By now everyone knows that for the past year has seen the Fed unleash an unprecedented crusade against not only runaway inflation - having been responsible for the surge in prices in the first place thanks to trillions in post-covid "MMT" helicopter money - and employment - hoping to contained the soaring inflation by means of a broad economic recession - but has also targeted prices of equities and bonds, i.e., risk assets, which after a decade of merciless and relentless asset bubble blowing have been suddenly forsaken by the money printing institution of the US which has been doing everything in its power to hammer every rally and crush animal spirits (if only for the time being, a time when weekly angry phone calls from the senile occupant in the White House demanding the Fed make everyone equally poor impinge on the Fed's true first commandment which is to make a handful of people very rich while monetizing the US debt in the meantime).
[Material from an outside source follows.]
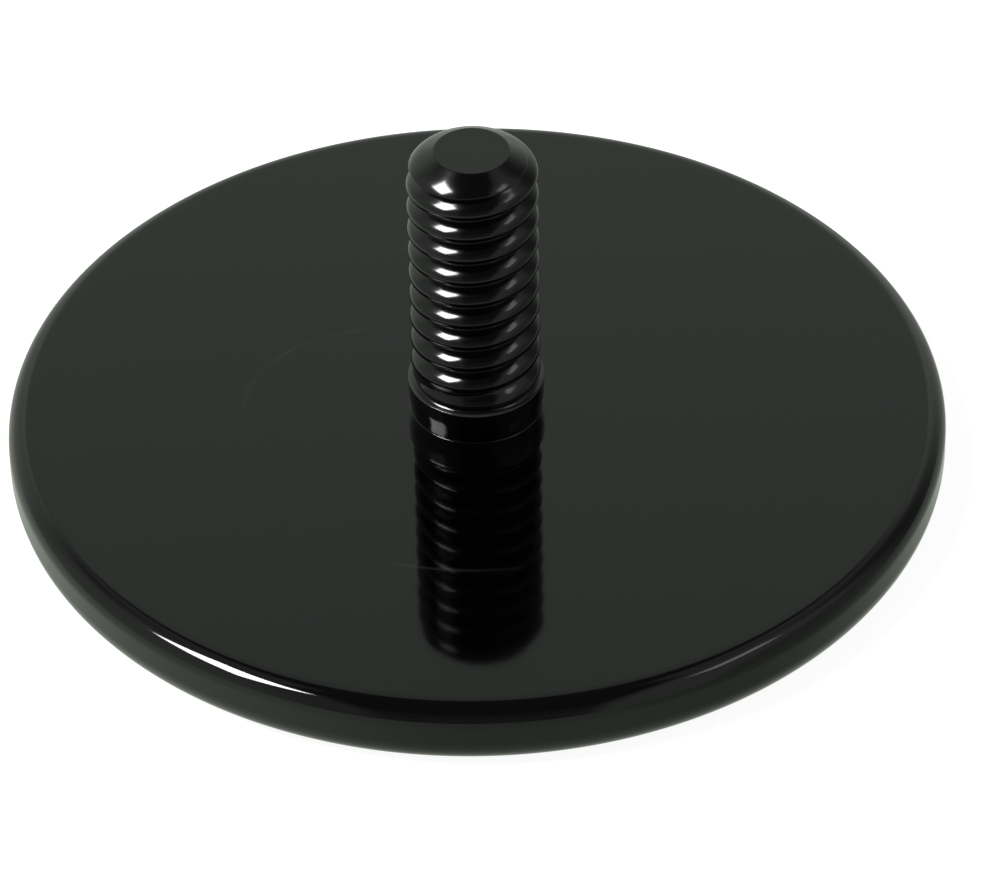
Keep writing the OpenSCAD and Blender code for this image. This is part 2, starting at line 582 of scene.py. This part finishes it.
def run_tree(piece, tree, values):
    """Runs a Geometry Nodes tree on a piece and keeps what it makes as the piece's own mesh."""
    modifier = piece.modifiers.new(tree.name, "NODES")
    modifier.node_group = tree
    for socket in tree.interface.items_tree:
        if socket.in_out == "INPUT" and socket.name in values:
            modifier[socket.identifier] = values[socket.name]
    depsgraph = bpy.context.evaluated_depsgraph_get()
    made = bpy.data.meshes.new_from_object(
        piece.evaluated_get(depsgraph), preserve_all_data_layers=True, depsgraph=depsgraph
    )
    piece.modifiers.remove(modifier)
    piece.data = made
    made.name = piece.name


class STUDDISC_OT_stud(bpy.types.Operator):
    """Turn the stud's blank and cut its thread with Geometry Nodes"""

    bl_idname = "studdisc.stud"
    bl_label = "Stud"

    def execute(self, context):
        scene = context.scene
        stud, look = scene.stud_sizes, scene.coating_look
        # the stud's coating gets a highlight painted round its shoulder
        material = gloss_black(
            "gloss_black_epoxy_on_stud", look, look.stud_roughness, look.rub_and_highlight_grey, painted_shoulder_highlight
        )
        piece = lathe("stud_body", stud_outline(stud, scene.disc_sizes), stud.segments)
        neck_top = DISC_HIGH.z + stud.neck_height
        values = {
            "Pitch": stud.pitch,
            "Crest radius": stud.crest_radius,
            "Depth": stud.thread_depth,
            "Crest share": stud.crest_share,
            "Neck top": neck_top + stud.pitch * SHOULDER_CLEAR,
            "Start": neck_top + stud.pitch * GROOVE_START,
            "Start turn": stud.start_angle / (2 * math.pi),
            "Fade turns": stud.fade_turns,
        }
        run_tree(piece, thread_tree(material), values)
        finish_piece(piece, "stud")
        return {"FINISHED"}


# ----------------------------------------------------------------------------- the stage


def direction(azimuth, elevation):
    """The way from the object to something at these angles in degrees.

    Azimuth 0 is the camera's side, and 90 is to its right.
    """
    a, e = math.radians(azimuth), math.radians(elevation)
    return Vector((math.sin(a) * math.cos(e), -math.cos(a) * math.cos(e), math.sin(e)))


def softbox(name, way, size, radiance):
    """A rectangular area light that faces the object and gives it this radiance."""
    width, height = size
    lamp = bpy.data.lights.new(name, "AREA")
    lamp.shape = "RECTANGLE"
    lamp.size, lamp.size_y = width, height
    lamp.energy = radiance * math.pi * width * height
    holder = bpy.data.objects.new(name, lamp)
    towards = direction(*way)
    turned = towards.to_track_quat("Z", "Y").to_matrix().to_4x4()
    holder.matrix_world = Matrix.Translation(towards * SOFTBOX_DISTANCE) @ turned
    bpy.context.scene.collection.objects.link(holder)


# The studio's light is set by direction: x points to the right, y back and z up, each from
# -1 to 1. A ramp's inputs are its coordinate, from, to, value at from and value at to.


def room_light(tree, x, y, z):
    """The room's light in each direction above the table.

    The room is pale, with brighter walls in front, to the left and to the right. Its middle is
    darker, over a zone that is wide in front and narrow behind, and so are its far corners.
    """
    pale_level, middle_shade = 0.3, 0.18

    # the dark zone in the middle, which gets darker upwards
    half_width = add(tree, RAMP, (y, -0.1, 0.3, 0.39, 0.2), **SMOOTH)
    aside = add(tree, MATHS, (x,), operation="ABSOLUTE")
    aside = add(tree, MATHS, (aside, half_width), operation="DIVIDE")
    inside = add(tree, RAMP, (aside, 0.85, 1.15, 1.0, 0.0), **SMOOTH)
    lighter = add(tree, RAMP, (z, 0.5, 0.35, 0.0, 0.04), **SMOOTH)
    darker = add(tree, RAMP, (z, 0.68, 0.76, 0.0, 0.05), **SMOOTH)
    dark = add(tree, MATHS, (middle_shade, lighter), operation="SUBTRACT")
    dark = add(tree, MATHS, (dark, darker), operation="ADD")
    dark = add(tree, MATHS, (dark, inside), operation="MULTIPLY")

    # the far corners
    back = add(tree, RAMP, (y, 0.1, 0.4, 0.0, 1.0), **SMOOTH)
    right_corner = add(tree, RAMP, (x, 0.35, 0.6, 0.0, 0.16), **SMOOTH)
    right_corner = add(tree, MATHS, (back, right_corner), operation="MULTIPLY")
    back = add(tree, RAMP, (y, 0.2, 0.5, 0.0, 1.0), **SMOOTH)
    left_corner = add(tree, RAMP, (x, -0.3, -0.5, 0.0, 0.12), **SMOOTH)
    left_corner = add(tree, MATHS, (left_corner, back), operation="MULTIPLY")
    corners = add(tree, MATHS, (right_corner, left_corner), operation="ADD")

    # the brighter walls; the right one is a strip
    front = add(tree, RAMP, (y, 0.2, 0.5, 1.0, 0.0), **SMOOTH)
    left = add(tree, RAMP, (x, -0.5, -0.85, 0.0, 0.2), **SMOOTH)
    left = add(tree, MATHS, (left, front), operation="MULTIPLY")
    front = add(tree, RAMP, (y, 0.1, 0.3, 1.0, 0.0), **SMOOTH)
    right = add(tree, RAMP, (x, 0.35, 0.5, 0.0, 0.15), **SMOOTH)
    strip_end = add(tree, RAMP, (x, 0.75, 0.85, 1.0, 0.0), **SMOOTH)
    right = add(tree, MATHS, (right, strip_end), operation="MULTIPLY")
    right = add(tree, MATHS, (right, front), operation="MULTIPLY")

    walls = add(tree, MATHS, (left, right), operation="ADD")
    pale = add(tree, MATHS, (walls, pale_level), operation="ADD")
    shade = add(tree, MATHS, (dark, corners), operation="ADD")
    return add(tree, MATHS, (pale, shade), operation="SUBTRACT")


def backdrop_light(tree, x, y, z):
    """The light of a backdrop behind the disc, up to some 44 degrees high."""
    # it stands 10 degrees to the left of straight behind
    back_share, left_share = 0.985, 0.17
    ahead = add(tree, MATHS, (y, back_share), operation="MULTIPLY")
    sideways = add(tree, MATHS, (x, -left_share), operation="MULTIPLY")
    facing = add(tree, MATHS, (ahead, sideways), operation="ADD")
    spread = add(tree, RAMP, (facing, 0.3, 0.8, 0.0, 1.0), **SMOOTH)
    upper_edge = add(tree, RAMP, (z, 0.66, 0.74, 1.0, 0.0), **SMOOTH)
    level = add(tree, RAMP, (z, 0.56, 0.7, 0.5, 0.37), **SMOOTH)
    shape = add(tree, MATHS, (upper_edge, spread), operation="MULTIPLY")
    return add(tree, MATHS, (shape, level), operation="MULTIPLY")


def table_light(tree, x, y):
    """The table's light: brighter to the left and towards the back, darker to the right."""
    left = add(tree, RAMP, (x, 0.0, -0.85, 0.46, 0.7), **SMOOTH)
    right = add(tree, RAMP, (x, 0.3, 0.9, 0.0, -0.14), **SMOOTH)
    back = add(tree, RAMP, (y, -0.3, 0.5, 0.0, 0.14), **SMOOTH)
    sides = add(tree, MATHS, (left, right), operation="ADD")
    return add(tree, MATHS, (sides, back), operation="ADD")


def studio_world():
    """A pale room with a dark middle, a backdrop and a table, as the coating mirrors them."""
    world = bpy.data.worlds.new("studio")
    world.use_nodes = True
    tree = world.node_tree
    tree.nodes.clear()
    way = add(tree, "ShaderNodeTexCoord").outputs["Generated"]
    x, y, z = add(tree, SPLIT, (way,)).outputs
    room = room_light(tree, x, y, z)
    backdrop = backdrop_light(tree, x, y, z)
    upper = add(tree, MATHS, (backdrop, room), operation="ADD")
    above = add(tree, RAMP, (z, -0.02, 0.02, 0.0, 1.0), **SMOOTH)
    below = add(tree, MATHS, (1.0, above), operation="SUBTRACT")
    upper = add(tree, MATHS, (upper, above), operation="MULTIPLY")
    lower = add(tree, MATHS, (below, table_light(tree, x, y)), operation="MULTIPLY")
    light = add(tree, MATHS, (upper, lower), operation="ADD")
    # both halves are a little green, the lower one more
    tint = add(
        tree, "ShaderNodeMix",
        {0: above, 6: (*linear("f4fff0"), 1), 7: (*linear("f6fff6"), 1)},
        data_type="RGBA",
    ).outputs[2]
    sky = add(tree, "ShaderNodeBackground", {"Color": tint, "Strength": light})
    add(tree, "ShaderNodeOutputWorld", {"Surface": sky})
    bpy.context.scene.world = world


def floor_material(stage):
    """Matt white laminate, lit a little from below like a light table, so that it stays pale.

    It is clear from below, so that the underside can be looked at.
    """
    material = bpy.data.materials.new("matt_white_laminate")
    material.use_nodes = True
    tree = material.node_tree
    tree.nodes.clear()
    matt = add(tree, "ShaderNodeBsdfDiffuse", {"Color": (*stage.floor, 1)})
    glow = add(tree, "ShaderNodeEmission", {"Color": (1, 1, 1, 1), "Strength": stage.glow})
    lit = add(tree, "ShaderNodeAddShader", (matt, glow))
    under = add(tree, "ShaderNodeNewGeometry").outputs["Backfacing"]
    clear = add(tree, "ShaderNodeBsdfTransparent")
    one_sided = add(tree, "ShaderNodeMixShader", (under, lit, clear))
    add(tree, "ShaderNodeOutputMaterial", {"Surface": one_sided})
    return material


def make_floor(stage):
    """A pale floor, just under the disc."""
    half = FLOOR_WIDTH / 2
    sides = ((-half, -half), (half, -half), (half, half), (-half, half))
    data = bpy.data.meshes.new("floor")
    data.from_pydata([(x, y, -FLOOR_GAP) for x, y in sides], [], [(0, 1, 2, 3)])
    floor = bpy.data.objects.new("floor", data)
    data.materials.append(floor_material(stage))
    bpy.context.scene.collection.objects.link(floor)
    # the coating mirrors the room's own lower half, not this floor, which is lit to stay white
    floor.visible_glossy = False


def make_camera(stage):
    """A long lens that looks down at the disc from the front."""
    data = bpy.data.cameras.new("camera")
    data.lens, data.sensor_width = stage.lens, 36
    data.clip_start, data.clip_end = 0.01, 20
    camera = bpy.data.objects.new("camera", data)
    bpy.context.scene.collection.objects.link(camera)
    target = Vector((0, 0, DISC_HIGH.z))
    way = direction(0, math.degrees(stage.elevation))
    camera.matrix_world = (
        Matrix.Translation(target + way * CAMERA_DISTANCE * DISC_HIGH.x)
        @ Matrix.Rotation(math.pi / 2 - stage.elevation, 4, "X")
        @ Matrix.Rotation(-math.radians(AIM_RIGHT), 4, "Y")
        @ Matrix.Rotation(-math.radians(AIM_DOWN), 4, "X")
        @ Matrix.Rotation(-stage.roll, 4, "Z")
    )
    bpy.context.scene.camera = camera


class STUDDISC_OT_stage(bpy.types.Operator):
    """Make the floor, the soft lights and the camera"""

    bl_idname = "studdisc.stage"
    bl_label = "Stage"

    def execute(self, context):
        stage = context.scene.stage_look
        make_floor(stage)
        studio_world()
        softbox("key_softbox", KEY_WAY, KEY_SIZE, stage.key)
        softbox("fill_softbox", FILL_WAY, FILL_SIZE, stage.fill)
        make_camera(stage)
        context.scene.view_settings.view_transform = "Standard"
        return {"FINISHED"}


# ----------------------------------------------------------------------------- the add-on


class STUDDISC_PT_panel(bpy.types.Panel):
    """The stud disc's sizes, looks and buttons."""

    bl_idname = "STUDDISC_PT_panel"
    bl_label = "Stud disc"
    bl_space_type = "VIEW_3D"
    bl_region_type = "UI"
    bl_category = "Stud disc"

    def draw(self, context):
        for name in GROUPS:
            settings = getattr(context.scene, name)
            box = self.layout.box()
            for key in settings.bl_rna.properties.keys():
                if key not in ("rna_type", "name"):
                    box.prop(settings, key)
        for operator in OPERATORS:
            self.layout.operator(operator.bl_idname)


GROUPS = {
    "disc_sizes": DiscSizes,
    "stud_sizes": StudSizes,
    "coating_look": CoatingLook,
    "stage_look": StageLook,
}
OPERATORS = (STUDDISC_OT_disc, STUDDISC_OT_stud, STUDDISC_OT_stage)
CLASSES = (*GROUPS.values(), *OPERATORS, STUDDISC_PT_panel)


def register():
    """Registers the classes and hangs their settings on the scene."""
    for item in CLASSES:
        bpy.utils.register_class(item)
    for name, group in GROUPS.items():
        setattr(bpy.types.Scene, name, PointerProperty(type=group))


def unregister():
    """Takes the settings off the scene again, and unregisters the classes."""
    for name in GROUPS:
        delattr(bpy.types.Scene, name)
    for item in reversed(CLASSES):
        bpy.utils.unregister_class(item)


def main():
    """Makes both pieces and their stage."""
    register()
    bpy.ops.studdisc.disc()
    bpy.ops.studdisc.stud()
    bpy.ops.studdisc.stage()


if __name__ == "__main__":
    main()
In its determined pursuit of lower asset prices, the Fed has been engaged in the fastest rate hiking campaign since Volcker broke the back of double digit inflation 40 years ago. But as rate hikes are about to downshift again to 25bps, before hitting pause (and going into reverse in the second half of '23 according to the market if not the Fed) the Fed is left with another, more powerful tool to crush risk prices: QT, the same Quantitative Tightening that Goldman's head of hedge fund sales last week said that "While All Attention Is On Rates, The Real Risk Is That Global QT Is Just Starting."
Understandably, the fact that QT may stick for a long time even as the Fed's rate hikes end (and reverse), is keeping traders on edge. Indeed, while we disagree with Goldman on most thing, we certainly are sympathetic that while rates may come and go (and rise or fall), what happens in the market is mostly a function of QE (or, as the case may be, QT).